Being the parent of a strong-willed child might seem like quite the challenge, but according to clinical psychologist Laura Markham, your strong-willed child is a blessing. What you see as a stubborn and frustrating personality today is going to become a confident, powerful personality in the future. Provided you raise your strong-willed child with the right combination of compassion, sensitivity and expectation, you are setting your child up for a bright future.
Speak Less, Act More
According to the University of Alabama’s Parenting Assistance Line, when you spend too much time talking to your strong-willed child, you run the risk of frustrating him and losing his attention. When you instruct him to do something or to behave in a more appropriate manner, keep it short and sweet. The more frustrated and annoyed you get while instructing him, the more he feeds off of your energy and the more conflict ensues.

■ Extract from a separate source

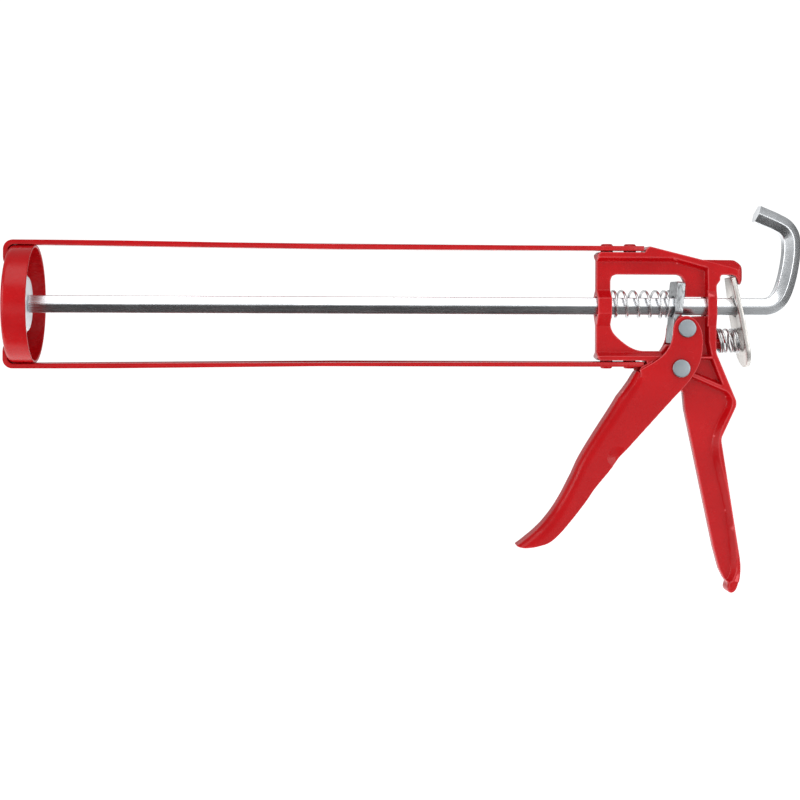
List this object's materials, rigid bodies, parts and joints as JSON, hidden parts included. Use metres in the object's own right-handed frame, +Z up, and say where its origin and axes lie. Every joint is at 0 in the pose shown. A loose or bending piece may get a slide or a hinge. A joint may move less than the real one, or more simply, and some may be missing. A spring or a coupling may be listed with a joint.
{
  "type": "caulking gun",
  "caption": "Skeleton caulking gun: front ring and two straps hold a sealant cartridge, a trigger drives a hooked hexagonal push rod.",
  "frame": {"origin": "on the rod's axis, at the inner face of the ring's front plate, where the cartridge's front end rests", "axes": "+X back along the rod to the handle, +Z up, with the handle below; mirrored about Y = 0"},
  "size_m": [0.3686, 0.0538, 0.1814],
  "materials": {
    "red_paint": "gloss powder coat",
    "zinc_steel": "bright zinc plate"
  },
  "bodies": {
    "frame": {"front_ring": "red_paint", "upper_strap": "red_paint", "lower_strap": "red_paint", "upper_front_strap_rivet": "red_paint", "upper_rear_strap_rivet": "red_paint", "lower_front_strap_rivet": "red_paint", "lower_rear_strap_rivet": "red_paint", "body_casting": "red_paint", "pivot_rivet": "zinc_steel", "main_spring": "zinc_steel", "brake_spring": "zinc_steel"},
    "rod": {"plunger_rod": "zinc_steel", "plunger_disc": "zinc_steel"},
    "lever": {"trigger": "red_paint", "thrust_rivet": "zinc_steel"},
    "driver": {"drive_plate": "zinc_steel"},
    "brake": {"brake_plate": "zinc_steel"}
  },
  "joints": [
    {"name": "rod_slide", "type": "slide", "parent": "frame", "child": "rod", "axis": [1, 0, 0], "range_m": [0, 0.25]},
    {"name": "trigger_pivot", "type": "hinge", "parent": "frame", "child": "lever", "pos_m": [0.3063, 0, -0.0287], "axis": [0, -1, 0], "range_deg": [0, 38], "stiffness_Nm_per_rad": 0.6, "springref_deg": -22.92},
    {"name": "drive_plate_slide", "type": "slide", "parent": "frame", "child": "driver", "axis": [-1, 0, 0], "range_m": [0, 0.0125], "deforming": ["main_spring"]},
    {"name": "brake_plate_tilt", "type": "hinge", "parent": "frame", "child": "brake", "pos_m": [0.332, 0, 0.0136], "axis": [0, 1, 0], "range_deg": [0, 8], "stiffness_Nm_per_rad": 0.8, "springref_deg": -11.46, "deforming": ["brake_spring"]}
  ],
  "couplings": [
    {"joint": "drive_plate_slide", "follows": "trigger_pivot", "m_per_rad": 0.0184}
  ]
}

Strong-willed Children Need Choices
Your strong-willed child needs to feel he has control over her life, advises Markham. As her parent, your job is to provide her with a little freedom to control her own life while still maintaining control yourself. She’s more likely to follow the rules and avoid conflict if she thinks she’s in control. For example, if you want her to get dressed for school, she’s more likely to do it if she’s wearing what she wants to wear rather than what you want her to wear. If you’re really concerned about her lack of fashion sense, you can pick out two outfits and ask her to choose the one she wants to wear.
Enforce the Consequences
Strong-willed children are likely to believe that their way is the best way and they often try to exert their power. According to the University of Alabama’s Parenting Assistance Line, one way to ensure that your strong-willed child follows the rules and stays out of trouble is to enforce the consequences. By not allowing his stubborn behavior to derail the rules and expectations you’ve set, you are showing her that not abiding by the rules results in punishment. When you don’t follow-through, your strong-willed child will use her will to talk her way out of punishment in the future.
Let Him Have his Own Feelings
One thing strong-willed children dislike is being told they are wrong. Their beliefs are what they consider correct and valid, which means you need to let them hold onto those no matter how much you disagree, advises Markham. For example, when you have rules in your household and your child doesn’t view them as fair, don’t tell him he’s wrong. Instead, tell him you respect that he feels they are unfair based on his own reasoning but that as the parent you believe they are fair. He’s free to believe they are unfair all he wants, but that doesn’t mean he can disobey them.